Your task is to quote the records from their first line through the line containing "of the crown.", with nothing added or left out.

* [TASK INPUTS]
========

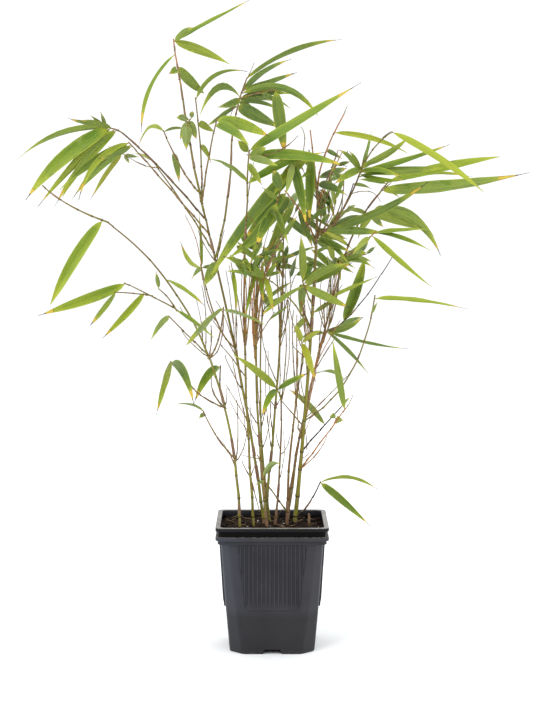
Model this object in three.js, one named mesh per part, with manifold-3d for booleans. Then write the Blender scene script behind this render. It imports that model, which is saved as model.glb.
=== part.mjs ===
// Potted bamboo: a young clump in a square nursery pot, in millimetres, +Z up.
// The origin is the middle of the pot's flat underside. +X is to the right of the pot's front,
// +Y goes from its front to its back.
//
// Every limb is a bend given by three places: where it starts, a place half way, and its tip.
// Every mass of foliage is one spray: a stem, its side twigs and their blades in one piece.
// A blade is named by three sizes as it looks from the front: its clock angle (0 = to the right,
// 90 = straight up), its reach and its breadth. What a blade doesn't show across the front of
// its grown length and breadth, it turns into the depth of the crown.

import * as THREE from 'three';
import { mergeVertices } from 'three/addons/utils/BufferGeometryUtils.js';
import Module from 'manifold-3d';

const wasm = await Module();
wasm.setup();

// ---- the pot ----
const RIM_HALF = 55; // the rim's outer edge to the pot's middle
const RIM_TOP = 124.5;
const LIP_BOTTOM = 121;
const GROOVE_HALF = 52.2;
const FLANGE_TOP = 115.5;
const FLANGE_BOTTOM = 112;
const STEP_HALF = 52.9;
const STEP_BOTTOM = 108;
const BODY_TOP_HALF = 50;
const BODY_KNEE_HALF = 45.4;
const BODY_KNEE = 43.4; // the height where the side panels end
const FOOT_HALF = 41.6;
const FOOT_CHAMFER = 13;
const TOP_CHAMFER = 8.5;
const RIM_CORNER = 7;
const WALL = 1.5;
const FLOOR = 1.8;
const MOUTH_HALF = 50.4;
const PANEL_TOP_HALF = 51.1;
const PANEL_FOOT_HALF = 47.2;
const PANEL_TOP_WIDTH = 68;
const PANEL_FOOT_WIDTH = 51;
const RIB_COUNT = 16;
const RIB_PITCH = 4.1;
const RIB_WIDTH = 2.3;
const RIB_PROUD = 0.6;
const NOTCH_FOOT_WIDTH = 19;
const NOTCH_TOP_WIDTH = 15;
const NOTCH_HEIGHT = 4.2;
const NOTCH_DEPTH = 11;
const POCKET_WALL = 1.6;

// ---- the soil ----
const SOIL_TOP = 116.6;
const SOIL_LUMP = 1.6; // how far its surface rises and falls
const CLUMP_RADIUS = 34; // the level ground that the culms stand on
const SOIL_CELLS = 8;

// ---- the growth ----
const GAP = 0.3; // clear room between two pieces
const SMALLEST_EDGE = 0.02; // finer detail than this is left out of a solid
const CULM_SIDES = 6;
const BOUGH_SIDES = 5;
const TWIG_SIDES = 3;
const BLADE_RINGS = 3;
const BLADE_THICKNESS = 1.15;
const BLADE_BOW = 0.03; // how far a plain blade arches over its chord, as a part of its length
const BLADE_STALK = 0.62; // half the breadth of the blade's root
const GROWN_LEAST = 58; // the length that the shortest blades grow to
const GROWN_SPREAD = 36;
const STEEPEST = 62; // the most that a blade turns into the depth, in degrees
const LONGEST = 168;
const SIDE_LOOKS = [0, 10, -10, 20, -20, 30, -30, 42, -42, 55, -55, 70, -70];
const SIDE_STEPS = [0, 5, -5, 10, -10, 16, -16, 22, -22, 30, -30, 40, -40];

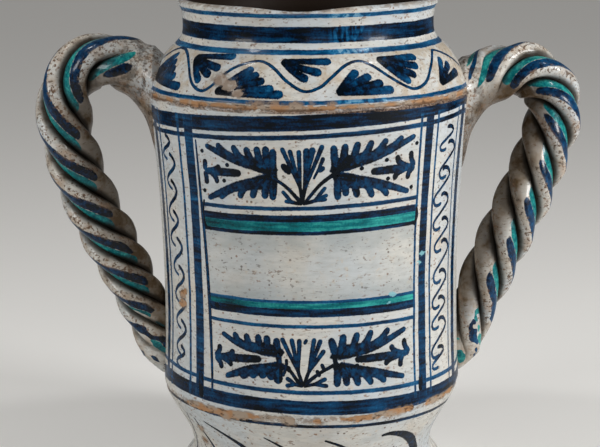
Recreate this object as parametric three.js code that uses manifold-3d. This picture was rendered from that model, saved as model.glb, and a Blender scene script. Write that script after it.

========

* [ANSWER FOR THIS EXERCISE]
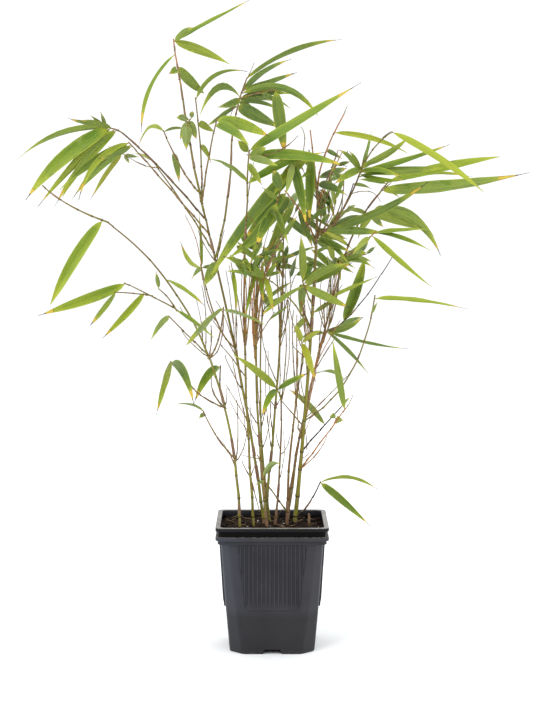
Model this object in three.js, one named mesh per part, with manifold-3d for booleans. Then write the Blender scene script behind this render. It imports that model, which is saved as model.glb.
=== part.mjs ===
// Potted bamboo: a young clump in a square nursery pot, in millimetres, +Z up.
// The origin is the middle of the pot's flat underside. +X is to the right of the pot's front,
// +Y goes from its front to its back.
//
// Every limb is a bend given by three places: where it starts, a place half way, and its tip.
// Every mass of foliage is one spray: a stem, its side twigs and their blades in one piece.
// A blade is named by three sizes as it looks from the front: its clock angle (0 = to the right,
// 90 = straight up), its reach and its breadth. What a blade doesn't show across the front of
// its grown length and breadth, it turns into the depth of the crown.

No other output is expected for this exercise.